Data provided:
+++

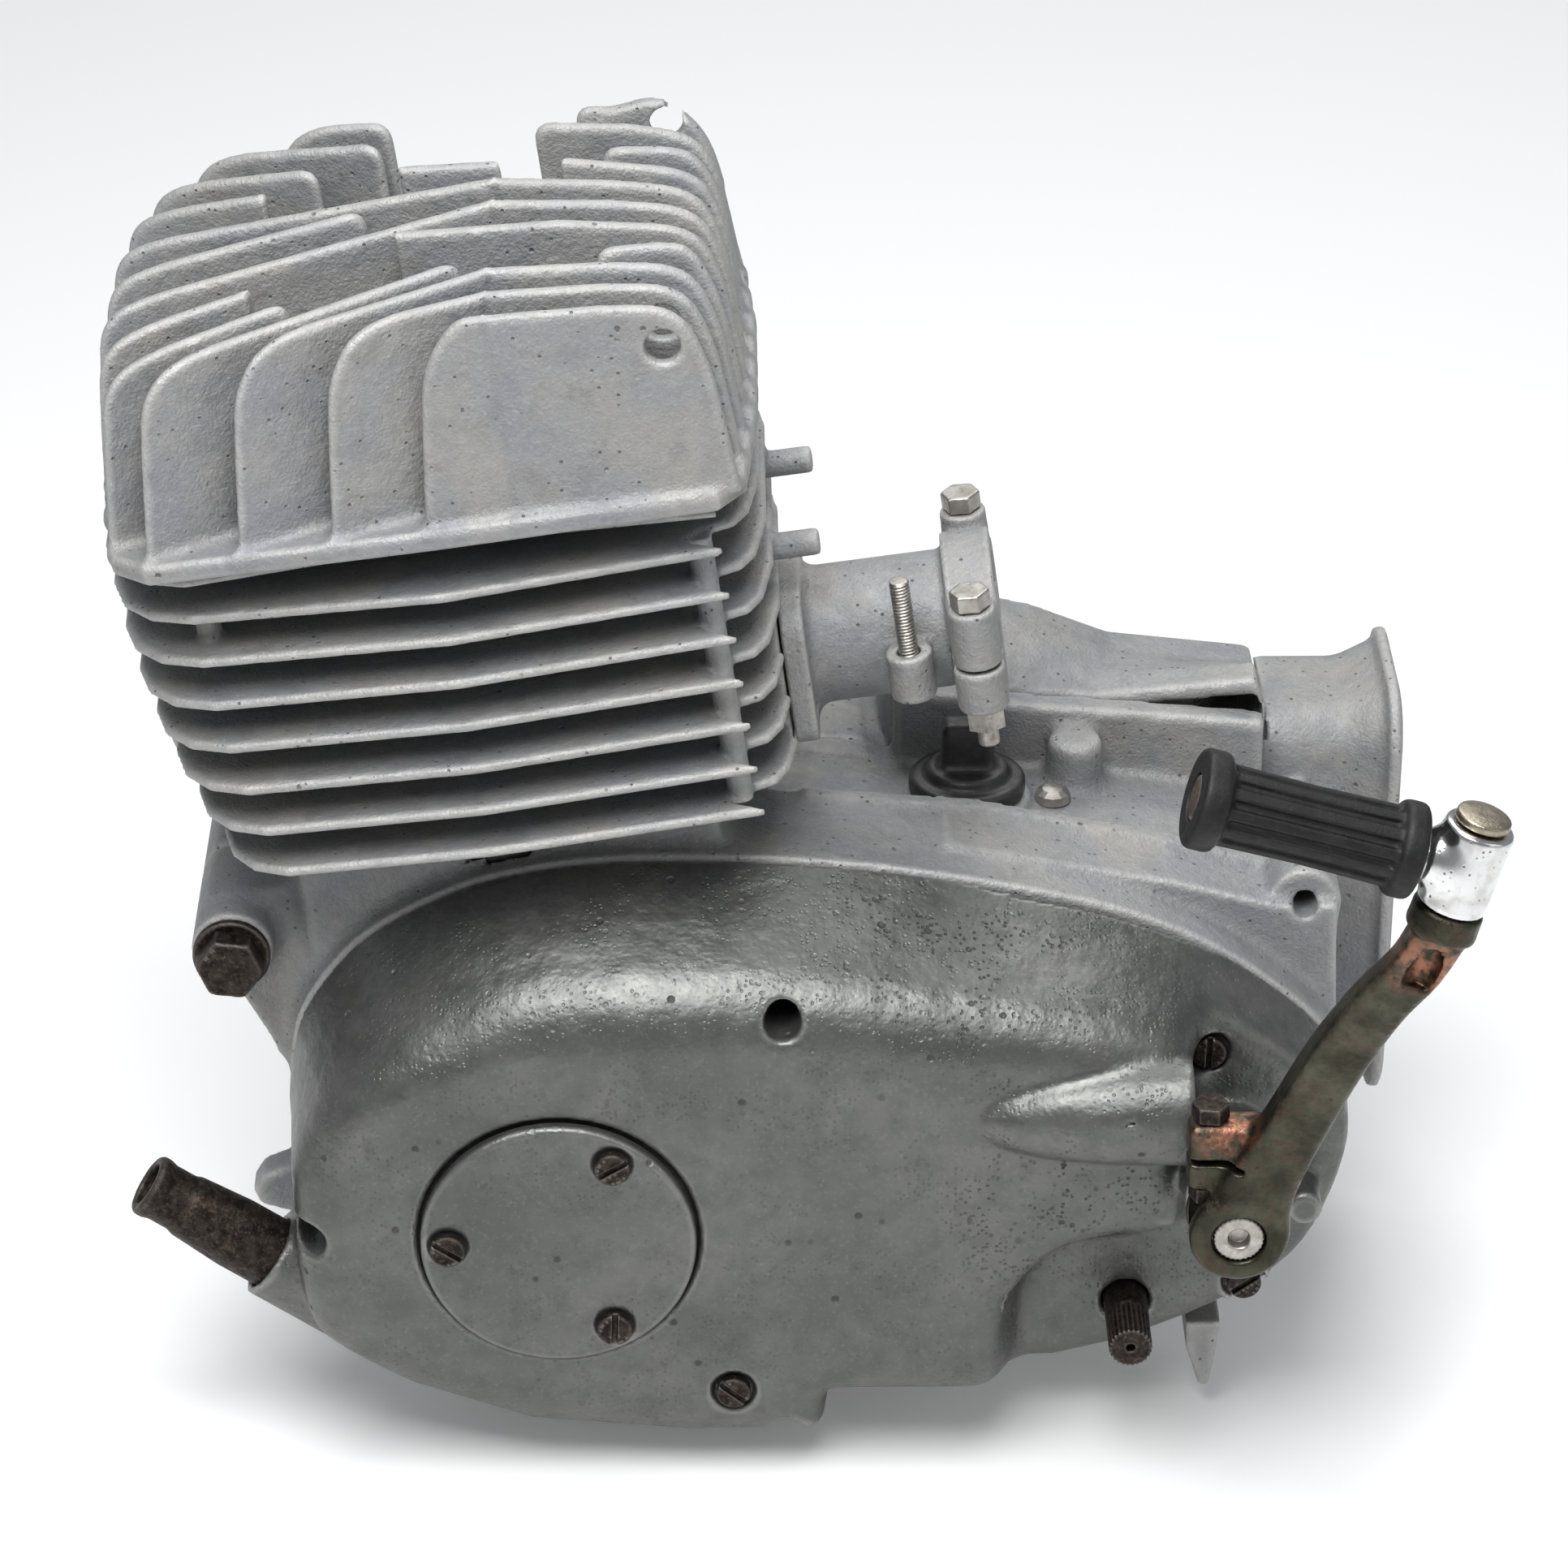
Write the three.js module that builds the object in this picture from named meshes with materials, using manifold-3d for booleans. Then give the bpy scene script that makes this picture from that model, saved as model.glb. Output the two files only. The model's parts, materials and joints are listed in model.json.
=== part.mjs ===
// An air-cooled single-cylinder two-stroke motorcycle engine with a built-in gearbox, a kick starter on the
// left and a chain drive on the right. Millimetres; +X to the rear, +Y to the right-hand side, +Z up. The
// origin is on the flat sole of the crankcase, straight below the crankshaft. Every physical piece is one
// named mesh.
import * as THREE from "three";
import { mergeVertices } from "three/addons/utils/BufferGeometryUtils.js";
import Module from "manifold-3d";

const wasm = await Module();
wasm.setup();

// ---------------------------------------------------------------- driving dimensions
const GAP = 0.3; // clearance between pieces that touch
const CRANK_Z = 82; // crank axis above the sole
const LEAN = THREE.MathUtils.degToRad(8); // the cylinder leans forward
const SPLIT_Y = -4; // joint between the crankcase halves
const COVER_JOINT_Y = -45; // left joint, crankcase to clutch cover
const COVER_FACE_Y = -92; // outer face of the clutch cover
const RECESS_Y = -70; // stepped-back face round the kick and shift shafts
const RIGHT_JOINT_Y = 46;
const RIGHT_FACE_Y = 96;
const WALL = 5; // casting wall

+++

What you should do:
All of the data needs to be printed once more, exactly.

Solution below:
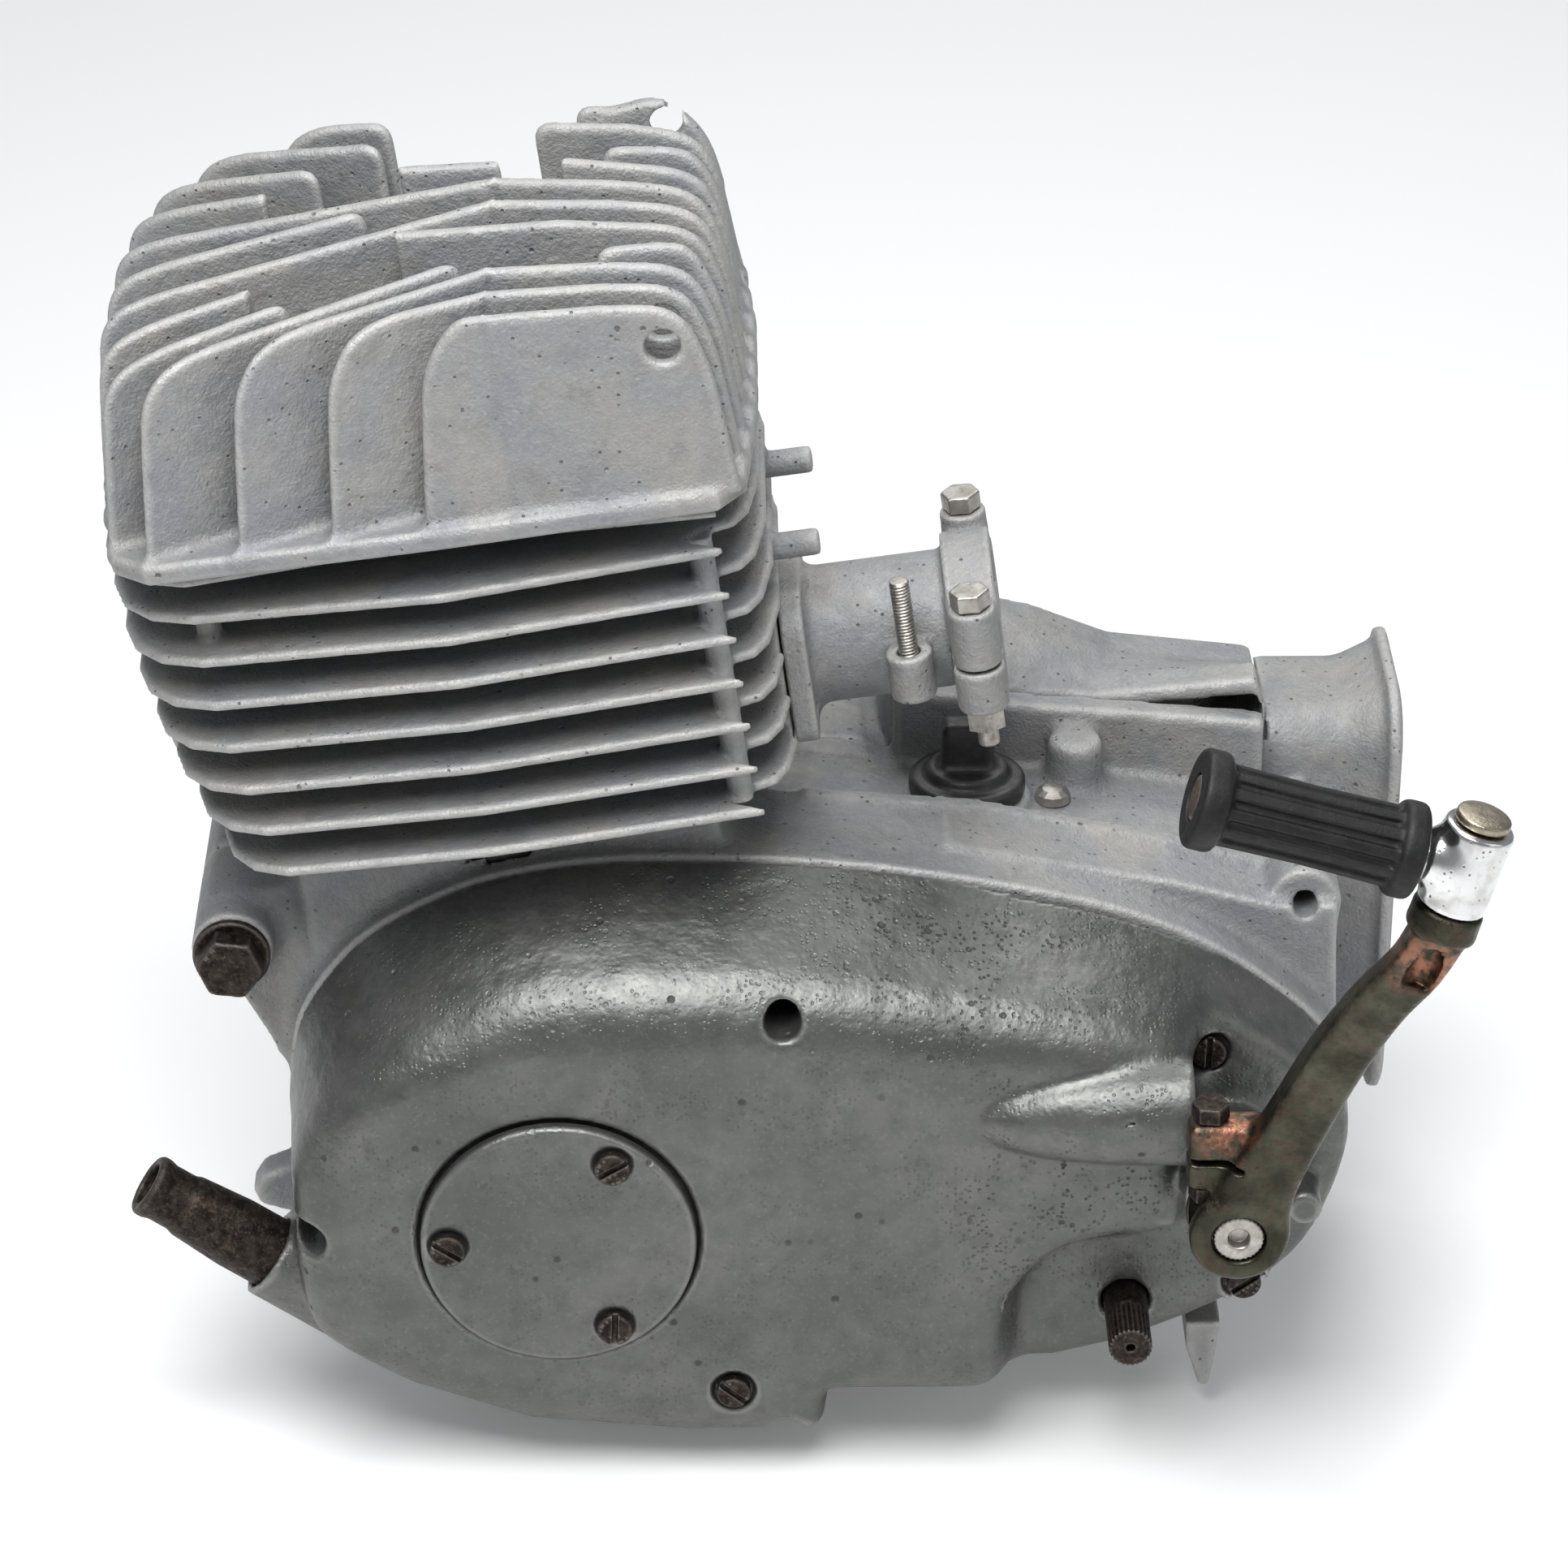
Write the three.js module that builds the object in this picture from named meshes with materials, using manifold-3d for booleans. Then give the bpy scene script that makes this picture from that model, saved as model.glb. Output the two files only. The model's parts, materials and joints are listed in model.json.
=== part.mjs ===
// An air-cooled single-cylinder two-stroke motorcycle engine with a built-in gearbox, a kick starter on the
// left and a chain drive on the right. Millimetres; +X to the rear, +Y to the right-hand side, +Z up. The
// origin is on the flat sole of the crankcase, straight below the crankshaft. Every physical piece is one
// named mesh.
import * as THREE from "three";
import { mergeVertices } from "three/addons/utils/BufferGeometryUtils.js";
import Module from "manifold-3d";

const wasm = await Module();
wasm.setup();

// ---------------------------------------------------------------- driving dimensions
const GAP = 0.3; // clearance between pieces that touch
const CRANK_Z = 82; // crank axis above the sole
const LEAN = THREE.MathUtils.degToRad(8); // the cylinder leans forward
const SPLIT_Y = -4; // joint between the crankcase halves
const COVER_JOINT_Y = -45; // left joint, crankcase to clutch cover
const COVER_FACE_Y = -92; // outer face of the clutch cover
const RECESS_Y = -70; // stepped-back face round the kick and shift shafts
const RIGHT_JOINT_Y = 46;
const RIGHT_FACE_Y = 96;
const WALL = 5; // casting wall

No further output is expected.